As I use Facebook as well I can feel that the format does not lend itself to reality. It is easier to post something nice, a good picture and you get an immediate response. And that is the most rewarding thing with Facebook, the amount of likes gives you a hint on how many that actually read or looked att your stuff. Here I am writing
right out in the nothing having no idea on how many that read it. Mailasail, the server provider are still living in the dark age and refuse to give us some figures on how many that read us.

The other day I got a mail that we are one of five chosen blogs by Yachting world to be linked to for their readers, now that is a great feed back! But what does it mean, do we have thousands of readers or 100?
Well to me it does not matter (but it would be fun to know), the intention or the purpose when we started the blog was to keep the family posted on what was happening to us, especially during long passages. Now it has also become an important diary for ourselves.


I also use the blog when writing a book to inspire other families to do the same journey, but when Ellinor read the first draft of the book she does not think it is inspiring at all.
She thinks there is something missing and that made me think about what picture that grows in the readers head. 
I guess that is the problem, when you read Lonely Planet for instance and they warn you about a place, there are pickpockets operating. If my brain is problem oriented that picture might grow to a situation were there are going to be 1000 pickpockets around me as I get off the train. But in reality, as I get off the train I will realize that the world is mostly good and that even if there are pickpockets they are still one in 10 thousands good people. 
But I think the difference is that having a skippers responsibility grows on you, or at me I should say, Im sure there are people that are more relaxed in their role, because they have the knowledge and confidence that they will fix it. I often think that life was easier at home because I was working with what I was good at and even under stress I knew how to handle a situation well (at least from my point of view). Here I'm really promoted to my own incompetence and that is a very good experience but stressful. 
So I guess that if you are an engineer by profession you can surely sip your Pina Colada and maybe you will see a problem like a gift from God, another great opportunity to take the outboard apart and find the dirt that comes from bad fuel...
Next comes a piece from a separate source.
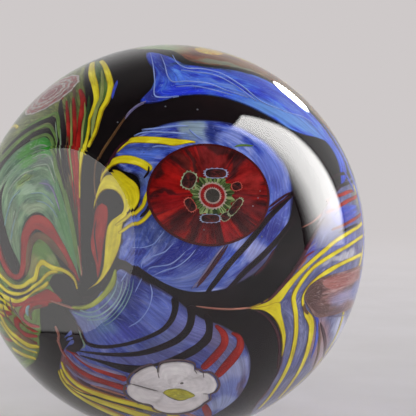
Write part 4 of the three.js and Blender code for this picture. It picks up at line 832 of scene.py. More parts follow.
# Thin lines of glass: slot, tones, and lines that start with their width.
THREADS = {
    "white_threads": ["white", [(104, 126, 190), (146, 164, 214)], [
        [0.4, (-8, 76), (-6.4, 66), (-5.4, 56), (-5, 48.6), (-2, 47.9), (3, 48.6)],
        [0.35, (-4, 75), (-2, 66), (-0.6, 58), (1, 55.6), (6, 56), (14, 55.4), (20, 52.8), (28, 50.6)],
        [0.45, (1, 74), (3, 67), (6, 64), (12, 64), (19, 62.4), (26, 57), (33, 50), (40, 48)],
        [0.35, (4, 62.4), (10, 61.6), (17, 60.6), (24, 56), (31, 49.4)],
        [0.3, (2, 53), (8, 53.6), (14, 52.6), (22, 50.6)],
        [0.3, (36, 49), (44, 47.6), (52, 47.8), (58, 46)],
        [0.4, (-11.5, 32.8), (-9, 33.8), (-6, 34.1), (-2, 33.8), (2, 33.6), (6, 33)],
        [0.5, (-9, 35), (-5, 35.2), (-1, 35.8), (3, 36.2), (6, 36.2)],
        [0.35, (6, 35), (8, 33), (10.4, 31.2)], [0.3, (-5.6, 28.6), (-3.4, 29), (-0.6, 28.6)],
        [0.32, (-8.6, -8.6), (-8.2, -6.6), (-6, -5.4), (-3.4, -4.4), (-1.4, -3.6), (0, -2.2), (1.2, -1)],
        [0.3, (-6.8, -9.8), (-6.2, -8.6), (-3.4, -8), (0, -7.4), (2.6, -5.6), (4.6, -3.6)],
        [0.28, (-9.6, -2.6), (-7, -2.2), (-4.6, -1.2), (-3, 0.8), (-1.6, 2.4)],
        [0.26, (-5.4, -11), (-2, -9.4), (2.2, -8), (5.6, -5.4), (7.6, -3)],
        [0.3, (-13.4, -13.6), (-12, -11.6), (-11.2, -10.4)],
        [0.3, (-10.6, -16), (-9, -12.8), (-8.4, -11.6)],
        [0.32, (-13, -27.4), (-9.4, -25), (-6.4, -20.6), (-5.4, -16), (-6, -13.2)],
        [0.4, (48, -16.4), (52, -19), (55, -22), (60, -23.4), (65, -23.6)],
        [0.45, (51.4, -13.6), (54, -15), (56, -18), (58.4, -19.8), (62, -20), (68, -19.4)],
        [0.4, (58, -13.6), (62, -14.4), (62.6, -16)]]],
    "blue_threads": ["blue", [(40, 50, 150), (70, 92, 196)], [
        [3, (66, 50), (73, 42), (78, 33), (82, 22), (85.4, 10), (87, -2), (87.4, -14), (85, -30)],
        [1.4, (70, 30), (74, 25), (78, 20)], [0.7, (-19.2, 58), (-19.9, 53), (-20.2, 49)],
        [1.6, (60, 9), (68, 11.6), (78, 14)], [1, (62, 7.2), (70, 9.6), (78, 12)],
        [1.4, (50, -24), (54, -30), (56, -38), (56.6, -48)], [1.6, (80, -20.6), (86, -22), (92, -24)]]],
    "teal_threads": ["teal", [(96, 128, 142), (132, 164, 168)], [
        [0.4, (-32, -25.6), (-27, -26.6), (-22, -26), (-17, -22.6), (-14, -18.6), (-12.4, -12.6)],
        [0.35, (-29, -24.8), (-24, -24.8), (-19, -21.6), (-15.6, -17), (-14.4, -12.6)],
        [0.3, (-26, -28), (-20, -26.8), (-14.6, -21.6), (-11.6, -15.6), (-11, -11.6)],
        [1.4, (-52.4, -26.4), (-53.6, -27.6), (-54.3, -29.5), (-53.8, -31.4)],
        [0.4, (-48, 14.5), (-45, 13.8), (-42.5, 12.6), (-40, 10.4), (-38, 7.6)],
        [0.35, (-51, 17.6), (-46, 17.4), (-42.6, 15.6), (-39, 11.6)],
        [0.4, (-66.6, 6), (-64.6, 12), (-62, 17), (-57, 20)], [0.35, (-62, 0), (-60.4, 6), (-57, 12)]]],
    "silver_threads": ["white", [(108, 128, 108), (142, 156, 138)], [
        [0.45, (-51, 32.6), (-47, 33.4), (-44, 33), (-42, 31.4), (-40.6, 29), (-39.4, 25), (-38.2, 21)],
        [0.45, (-51, 28.7), (-47, 28.9), (-44, 28.6), (-42.6, 28), (-41.4, 25.6), (-40.4, 23.2),
         (-39, 20)],
        [0.5, (-65.4, 20), (-63, 23), (-60, 25), (-55, 27), (-50, 27.5)],
        [0.4, (-62, -2), (-62.4, 2), (-61, 7), (-60, 12)], [0.4, (-61, 3), (-58.6, 9), (-56.6, 13)],
        [0.5, (-31.9, -30.1), (-29.2, -32.8), (-28.4, -35.6), (-30.2, -36.6)],
        [0.4, (-38.6, 39.2), (-37.6, 34.9), (-36.4, 29)],
        [0.4, (-41.3, 42.4), (-39.5, 36.4), (-37.6, 29)], [0.6, (-61, -41), (-56, -42.2), (-50, -42)]]],
    "lavender_threads": ["lavender", [(96, 90, 130), (134, 126, 158)], [
        [0.6, (-47, 21.4), (-44, 20.7), (-42, 20), (-40, 17.6), (-38.4, 14), (-37, 10)],
        [0.9, (-36.6, -39.4), (-33, -43.6), (-28, -46.6), (-22, -48.4), (-15.6, -50)],
        [1.1, (-33, -39.4), (-28, -42.6), (-22, -44.2), (-15, -46)],
        [1.2, (-37.4, -45), (-34, -49.4), (-29, -51.6), (-22, -52.6), (-15.4, -54.6)],
        [0.5, (-8, 46.4), (-11, 44.6), (-13.3, 42.2), (-15, 39.4)],
        [0.6, (6.4, -15), (9, -12), (12.6, -6.6), (16.4, -1.6)],
        [0.5, (42, -7.6), (46, -3.6), (50, -0.6)], [0.6, (60, -29.6), (68, -31), (77, -32.6)]]],
    "umber_threads": ["brown", [(70, 44, 34), (112, 82, 50)], [
        [2.6, (-33.4, -9), (-37.5, -4.6), (-42, -0.4), (-46.5, 1.4), (-50, -0.6), (-51.6, -5),
         (-52.3, -10), (-53.6, -14)],
        [0.45, (-13.3, 42.2), (-15.7, 38.4), (-18.1, 34), (-20.5, 29.8), (-22.2, 26.4), (-23, 20),
         (-22.4, 11)],
        [1.2, (-38.4, 60), (-36.4, 56), (-35.4, 52)], [1, (-34.6, 35), (-34.2, 30), (-33, 24), (-32, 18)],
        [1.2, (-45.6, -25), (-50, -27), (-52.6, -30), (-52, -33)],
        [1.4, (-64.7, -25), (-64.3, -29.1), (-60.7, -33.5), (-55.3, -37), (-49.1, -38.4)],
        [1.2, (54.4, -30), (57.6, -38), (60.4, -46), (62.4, -55), (63.4, -64)],
        [1.2, (77, -12), (82, -12.6), (90, -13), (98, -13)], [1.2, (46, -22), (46.4, -24), (48.6, -26.4)],
        [1, (62, 62), (58, 65), (50, 69), (42, 72)]]],
    "maroon_threads": ["maroon", [(46, 20, 32), (72, 30, 42)], [
        [0.7, (39.4, 15.5), (35, 12.8), (30.9, 9.9)], [0.6, (39.3, 14.2), (35, 11.6), (30.8, 8.6)],
        [0.8, (17.5, -1.7), (15.2, -5), (12.4, -8.9), (9.7, -12.4), (7.8, -14.7)],
        [0.5, (16.6, -1.8), (13.8, -5.6), (10.8, -10), (8, -13.6)],
        [1, (54, 7.6), (50, 3), (46.4, -2), (43, -7), (40, -11), (36, -15.4), (31.6, -19.4), (28, -20.8)],
        [0.8, (27, -22.4), (31, -24.8), (34.4, -28.6), (37, -33.4), (38.6, -40), (39.4, -48)],
        [0.8, (33, -3), (30, -7.6), (26, -11.4)], [0.7, (-32, -29), (-29.4, -31.4), (-27.4, -34)],
        [0.8, (-12.6, 31.8), (-15.4, 29.6), (-17.6, 26.6), (-19.8, 22)],
        [1.4, (-34, -49.8), (-29.6, -53), (-24, -54.8), (-16, -57.4)],
        [1.6, (56, -31), (62, -40), (68, -52), (71, -62)], [1.4, (77, -28.6), (84, -29.4), (92, -31)],
        [0.5, (-22.4, 6.6), (-23.2, 2), (-22.6, -3), (-21.8, -8)]]],
    "rose_threads": ["pink", [(140, 84, 74), (176, 120, 104)], [
        [0.35, (8, -20.4), (13, -21.2), (19, -21.7), (26, -21.6)],
        [0.4, (-40, -33), (-38.6, -36), (-38, -39), (-36.5, -41.5)],
        [0.4, (-42, -22.4), (-36.6, -23.4), (-31, -24.4)], [0.6, (-29.6, -2), (-28.8, -8), (-28, -13)],
        [1, (56, -14), (62, -13.4), (70, -13)], [0.4, (42, -10), (44, -8), (45.6, -6.4)],
        [0.3, (44, 4), (48.6, 6), (53, 9)], [0.8, (55, -26), (62, -27), (70, -27)],
        [0.7, (-16, -56.2), (-22, -54.4), (-29, -52.6)], [1, (5, -65.6), (8, -67), (11, -69.6)]]],
    "leaf_threads": ["green", [(62, 92, 40), (104, 132, 64)], [
        [1.7, (-41, 35.6), (-39.6, 31), (-38.8, 26), (-36, 19), (-34, 13), (-32.4, 7), (-31.3, 2),
         (-30, -5), (-28.4, -12)],
        [1.3, (-60, 43), (-54, 44.6), (-49.7, 45.6), (-44.8, 46.2), (-42.2, 46.6), (-40.6, 43.9),
         (-39.2, 39.4), (-37.8, 34)],
        [1, (-62, 38), (-54, 40.4), (-48.4, 41.4), (-45.5, 41.6), (-43.4, 40.6), (-41.6, 38.5),
         (-39.6, 35.2), (-38.3, 31.1)],
        [2.4, (-70, 31.5), (-64, 35), (-58, 38.6), (-52, 40.4)],
        [1.2, (-52, 36.8), (-46.3, 37.4), (-44.5, 37.4), (-43, 36.7), (-41.3, 34.7), (-39.8, 31.3)],
        [1.2, (-66, -31), (-62, -33), (-58, -35)], [1.8, (-59, 23), (-55, 24.4), (-51, 25.4)],
        [0.6, (20.6, 29.6), (23, 30.2), (27, 30.4)]]],
    "sage_threads": ["green", [(104, 116, 58), (140, 148, 84)], [
        [0.6, (-36.5, 50.6), (-34.9, 44), (-33.7, 37.4), (-32.6, 29.5), (-31.4, 20)],
        [0.7, (-30.4, 49), (-29.2, 42.5), (-29.3, 38), (-29, 32.9), (-28.9, 27)],
        [1.2, (-27, 67.4), (-24.8, 56.7), (-24.3, 49.9), (-25.2, 45.4), (-25.6, 40.3), (-25.8, 33)]]],
    "pine_threads": ["green", [(26, 44, 24), (50, 76, 36)], [
        [1, (-29.2, 52), (-28.4, 45.9), (-28.4, 41.5), (-28.2, 36.6), (-28.3, 31)]]],
    "amber_threads": ["yellow", [(150, 92, 24), (188, 128, 44)], [
        [0.6, (-38, -47.4), (-36, -51), (-33.4, -53.4), (-30, -54.9), (-24, -56.4), (-18, -57.8),
         (-12, -59.5)],
        [0.6, (-39.4, -51.4), (-37, -55.2), (-33, -57.5), (-27, -59.5), (-20, -61.5), (-13, -64)],
        [0.5, (-38.4, -58), (-34, -61), (-28, -64.2), (-22, -67.4), (-16, -70.6)]]],
    "dark_threads": ["black", [(20, 13, 18), (38, 26, 32)], [
        [3.2, (-36, -25.4), (-33.4, -29), (-31, -32.2), (-30.6, -35), (-32.6, -37), (-36, -37.6)],
        [0.8, (-38.4, 34), (-37.8, 29), (-36.6, 24), (-34.6, 17)],
        [0.9, (-36.4, 34), (-35.8, 28), (-34.2, 20)], [0.8, (-34.4, 33), (-34, 28), (-32.6, 22)],
        [1.5, (-6.6, 12), (-4, 14.6), (-1, 16), (1.6, 15.4)], [0.9, (-9, 6.6), (-7, 8.4), (-5.8, 11)],
        [0.6, (-8, 18.4), (-6.6, 20.4), (-6.4, 22.4)], [0.8, (-30, -16), (-27.6, -12), (-26.4, -6)],
        [0.8, (-33, -58), (-26, -59.6), (-18, -61.4), (-10, -64)],
        [0.6, (-39.6, -55), (-35, -58), (-28, -59.4)],
        [0.7, (-37, -59.4), (-31, -62.2), (-22, -65.2), (-14, -68.6)],
        [1, (-66, -20.8), (-58, -20.8), (-51, -18)],
        [1, (-70, -23.6), (-62, -24.4), (-55, -22.4), (-49, -19)],
        [0.9, (62, 2.4), (70, 4.6), (78, 6.6)]]],
}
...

What seem to make me less upset than other yachters is the mentality here in Fiji, the laid back attitude is part of what makes this country so great.
When Erika and I took the bus to and from Lambasa I was thinking on how good this society is. When people get off and on the bus the drivers relaxes and let the bus just stand stil till everybody is in place. If people get on and can't find their money he just waves them to go to their seat. And believe me they pay on their way out. When we left Lambasa the bus was stuffed like a can of sardines. Next village there were just as many more people that wanted to get on board. Mostly kids going home from school. The driver would not leave anybody behind. He had people sitting inside his area and even on the front window, people were hanging outside the door (not the kids). 


As a westerner you could say it is irresponsible, as a Fijian he cannot see why he would not load everybody when there is no other bus coming that day.
Next busstop EVERYBODY had to get off because a woman in the back needed to get off. There was not one complaint not one raised eye brow.
I read in the paper a while ago that the bus drivers are RECOMMENDED to stick to the time table. Erika who is a control freak (like her father) was checking on how late we took off from Savusavu in the morning, the bus left almost 30 minutes later than scheduled. But there are things happening that we do not understand, there were other buses coming in to the bus station (well it is not a station, it is a flat open area where all the buses stop in a big mess) and people had to change bus, if we would have left in time a lot of people would have missed their trip. And yes I know, if all the buses etc.... But it is not how things work here.

When you order something at a store (because they have very little in stock) they will tell you every week it is coming on the ship on Saturday and eventually it will, but much later than you thought...
That does not bother me at all, I think the reason we like it here is that it is different from home. Efficiency has a price, and that price is called brotherly feeling (medmänsklighet). Time is one of the worse killer of empathy, time is one of the worse excuses from helping a person in trouble. And time is becoming a religion in itself.